17.  To justify that position the first point to be made is to contrast rights and duties. Too often they are said to be two sides of the same coin, as if the choice between the language of duty and the language of right were a matter of indifference. Nothing could be more misleading. Duty is a true moral construct. Every instance in which a so-called moral right is asserted is in truth an instance of another’s duty, or what is claimed to be his duty. The performance of duty is virtuous; whereas a claim of right is only an insistence that someone else behave virtuously. And here is a deep difference: we may forego rights, but never duties. Self-sacrifice may involve an abandonment of the plainest of rights, and there will be situations in which the good person will do no less. But there is no case in which a duty may justifiably be abandoned, except in the face of conflict with a higher and inconsistent duty.

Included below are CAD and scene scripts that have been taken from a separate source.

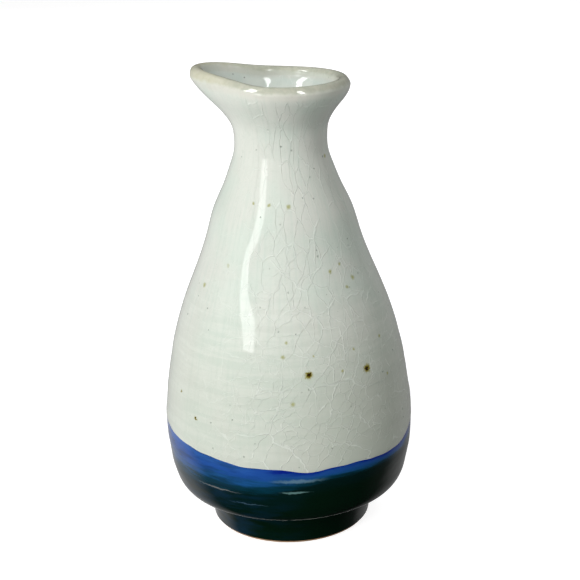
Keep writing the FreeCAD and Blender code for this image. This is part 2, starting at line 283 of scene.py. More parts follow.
def meridian(turn):
    """The glazed outline at one angle, as (radius, height) for every row of the grid."""
    dark = np.interp(dark_edge(turn), WALL[:, 1], WALL_REACH)
    pale = np.interp(pale_edge(turn), WALL[:, 1], WALL_REACH)
    places = np.concatenate([
        np.linspace(ARRIS_REACH, dark, DARK_ROWS + 1),
        np.linspace(dark, pale, BLUE_ROWS + 1)[1:],
        np.linspace(pale, WALL_REACH[-1], PALE_ROWS + 1)[1:]])
    lip = lip_section(turn, LIP_ROWS, RIM_ROWS)
    return np.concatenate([FOOT_SKIN, resample(WALL, places), lip[1:-1], INNER_WALL, FLOOR])


# Finger rings: pitch, size, how fast their spiral climbs, and phase.
RINGS = ((12.5, 0.055, 1, 0.4), (7.1, 0.028, -1, 2.1), (3.7, 0.008, 2, 4.0))
RINGS_FADE, RINGS_LOST = (44.0, 62.0), 0.9      # on the shoulder most of their depth is lost
RINGS_INSIDE = 2.0           # how much deeper they are inside
OVAL, LOBED = 0.08, 0.04     # how far out of round the wall is, in two and in three waves
# Heights between which the rings start, above the foot, and end, below the rim.
OUTER_START, OUTER_END = (13.0, 19.0), (118.0, 104.0)
INNER_START, INNER_END = (13.0, 17.0), (112.0, 96.0)


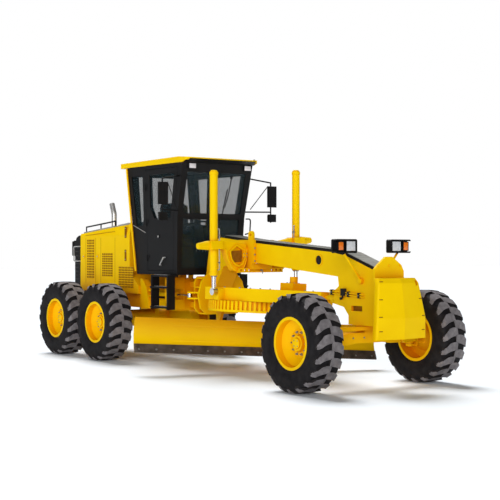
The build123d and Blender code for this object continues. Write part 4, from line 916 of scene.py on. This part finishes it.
# ---------- door handles
# Each door has a round push-button handle, black with a grey metal button, and a slanted grey
# pull bar low on its leading half, bent into the panel at both ends.
for side, name in SIDES:
    door = f"cab_door_{name}"
    shape = bmesh.new()
    inward = (-side, 0, 0)
    for spot, facing in touches(door, [(side * 1.6, 4.304, 2.141)], inward):
        drawn_rod(shape, spot - facing * 0.004, spot + facing * 0.012, 0.03, sides=24, edge=0.004)
        drawn_rod(shape, spot + facing * 0.01, spot + facing * 0.02, 0.018, paint=1)
    low, high = spots_on(door, [(side * 1.6, 4.25, 1.66), (side * 1.6, 4.12, 1.79)], inward)
    step = facing * 0.035
    drawn_pipe(shape, [low, low + step, high + step, high], 0.011, paint=1, bend=0.02)
    add_piece(f"door_handles_{name}", shape, f"door_{name}", "dark", dark_paint, grey_metal)


# ---------- cab roof
# The yellow roof pan has three small lifting eyes of bent bar, sunk almost level with its top,
# and a thin black brow of two strips down its front edge.
ROOF_TOP_Z = 3.428  # the eyes end level with the roof's own ridge
EYE_HALF, EYE_SUNK = 0.02, 0.01
shape = bmesh.new()
for spot in spots_on("cab_roof", [(-0.69, 3.95, 4), (-0.69, 5.33, 4), (0.66, 3.40, 4)], DOWN):
    top = min(spot.z + 0.05, ROOF_TOP_Z) - spot.z
    drawn_pipe(shape, [spot + Vector((0, dy, dz)) for dy, dz in (
        (-EYE_HALF, -EYE_SUNK), (-EYE_HALF, top), (EYE_HALF, top), (EYE_HALF, -EYE_SUNK))], 0.006, bend=0.018)
brow = Matrix.Rotation(math.radians(-20.1), 4, "X")
for y, z, half_x, half_y in ((3.365, 3.3795, 0.655, 0.036), (3.438, 3.353, 0.7, 0.043)):
    box_round(shape, (0, y, z), (half_x, half_y, 0.003), turn=brow, ease=0.0015)
add_piece("roof_eyes", shape, "rear_frame", "dark", dark_paint)


# ---------- seat
# A sprung driver's seat: foam cushion and back rest, each a crowned pad upholstered in dark
# woven cloth, on the black metal seat pan.
PAD_CROWN = 0.018
CORNER_DRAW, CORNER_START = 0.07, 0.7  # how far a pad's corners draw in, and from where
cloth = finish("seat_cloth", (0.02, 0.02, 0.022), (0.035, 0.034, 0.036), 60, 0.9, 0.06, 0.001, 600, shine=0.1)


def drawn_pad(shape, low, high):
    """Stuffed pad with full rounded edges, crowned on its faces."""
    low, high = Vector(low), Vector(high)
    size = high - low
    part = bmesh.new()
    bmesh.ops.create_cube(part, size=1)
    bmesh.ops.scale(part, vec=size, verts=part.verts)
    bmesh.ops.subdivide_edges(part, edges=part.edges[:], cuts=7, use_grid_fill=True)
    for v in part.verts:
        share = Vector((v.co.x / size.x * 2, v.co.y / size.y * 2, v.co.z / size.z * 2))
        for i in range(3):
            a, b = (j for j in range(3) if j != i)
            full = (1 - share[a] ** 2) * (1 - share[b] ** 2)
            v.co[i] += math.copysign(PAD_CROWN * full, share[i]) if abs(share[i]) > 0.99 else 0
        worst = sorted(abs(s) for s in share)[1]
        v.co *= 1 - CORNER_DRAW * max(0, worst - CORNER_START) / (1 - CORNER_START)
    part.transform(Matrix.Translation((low + high) / 2))
    join_in(shape, part)


back_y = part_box("seat")[1].y - DATUM_Y
for name, low, high in (
    ("seat_cushion", (-0.262, 4.37, 1.955), (0.262, 4.80, 2.09)),
    ("seat_back", (-0.245, back_y - 0.16, 2.10), (0.245, back_y + 0.012, 2.715)),
):
    shape = bmesh.new()
    drawn_pad(shape, low, high)
    pad = add_piece(name, shape, "rear_frame", "seat", cloth, smooth=60)


# ---------- console
# On the steering console: short grey levers with black ball knobs, two at the steering wheel
# and four lower down on the column, and the wheel's black centre boss.
LEVERS, LEVER_PITCH = 6, 0.06
shape = bmesh.new()
lever_starts = [((k - (LEVERS - 1) / 2) * LEVER_PITCH, 4.02, 2.9) for k in range(LEVERS)]
for spot in spots_on("steering_console", lever_starts, DOWN):
    drawn_rod(shape, spot - Vector((0, 0, 0.01)), spot + Vector((0, -0.02, 0.1)), 0.005, sides=8, edge=0.001)
    ball = bmesh.new()
    bmesh.ops.create_uvsphere(ball, u_segments=12, v_segments=8, radius=0.014)
    ball.transform(Matrix.Translation(spot + Vector((0, -0.021, 0.108))))
    join_in(shape, ball, 1)
for spot, facing in touches("steering_console", [(0, 4.15, 3)], DOWN):
    drawn_rod(shape, spot - facing * 0.005, spot + facing * 0.02, 0.035, paint=1, sides=24, edge=0.006)
add_piece("console_levers", shape, "rear_frame", "dark", grey_metal, dark_paint)


# ---------- ladders
# Welded steps under the cab's doors with punched anti-slip treads: two rows of nine raised
# grey buttons on each of a ladder's rungs.
RUNG_Y = 4.06
BUTTONS, BUTTON_PITCH = 9, 0.045
shape = bmesh.new()
for side in (-1, 1):
    for above_rung in (1.53, 1.34, 1.01):
        button_starts = [(side * x, RUNG_Y + (k - (BUTTONS - 1) / 2) * BUTTON_PITCH, above_rung)
                         for k in range(BUTTONS) for x in (0.725, 0.775)]
        for spot in spots_on("ladders", button_starts, DOWN):
            drawn_rod(shape, spot - Vector((0, 0, 0.002)), spot + Vector((0, 0, 0.006)), 0.008, sides=8,
                      edge=0.0015)
add_piece("ladder_treads", shape, "rear_frame", "dark", grey_metal)


# ---------- mirrors
# Two glasses in each black mirror head facing the driver, and a thin brace from the upper
# bracket arm down to the cab's corner.
MIRROR_MIDDLE_X = 1.085
mirror_glass = finish(
    "mirror_glass", (0.55, 0.58, 0.6), (0.48, 0.51, 0.53), 12, 0.06, 0.03, 0.00001, 60, metal=0.9)
for side, name in SIDES:
    shape = bmesh.new()
    for z, half_height in ((2.82, 0.165), (2.455, 0.05)):
        for spot in spots_on("mirrors", [(side * MIRROR_MIDDLE_X, 4.2, z)], FORWARD):
            box_round(shape, spot, (0.07, 0.004, half_height), ease=0.006)
    drawn_pipe(shape, [(side * 1.0, 3.47, 3.0), (side * 0.735, 3.62, 2.60)], 0.008, paint=1)
    add_piece(f"mirror_glass_{name}", shape, "rear_frame", "dark", mirror_glass, dark_paint)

18.  We can see, then, that while rights are a necessary legal construct, duties are a necessary moral construct. Just as the language of rights is inextricably woven into the fabric of the resolution of disputes between man and man or between man and State, and that is inevitably the law’s business: so also the language of duty – of obligation – is inextricably woven into the fabric of the resolution of moral disputes, and that is self-evidently morality’s business. The reason is that any moral dispute is about what someone ought or ought not to do. The language of “ought” is necessarily the language of obligation, and that is the language of duty. But to claim a moral right implies or suggests a base and impoverished view of morals.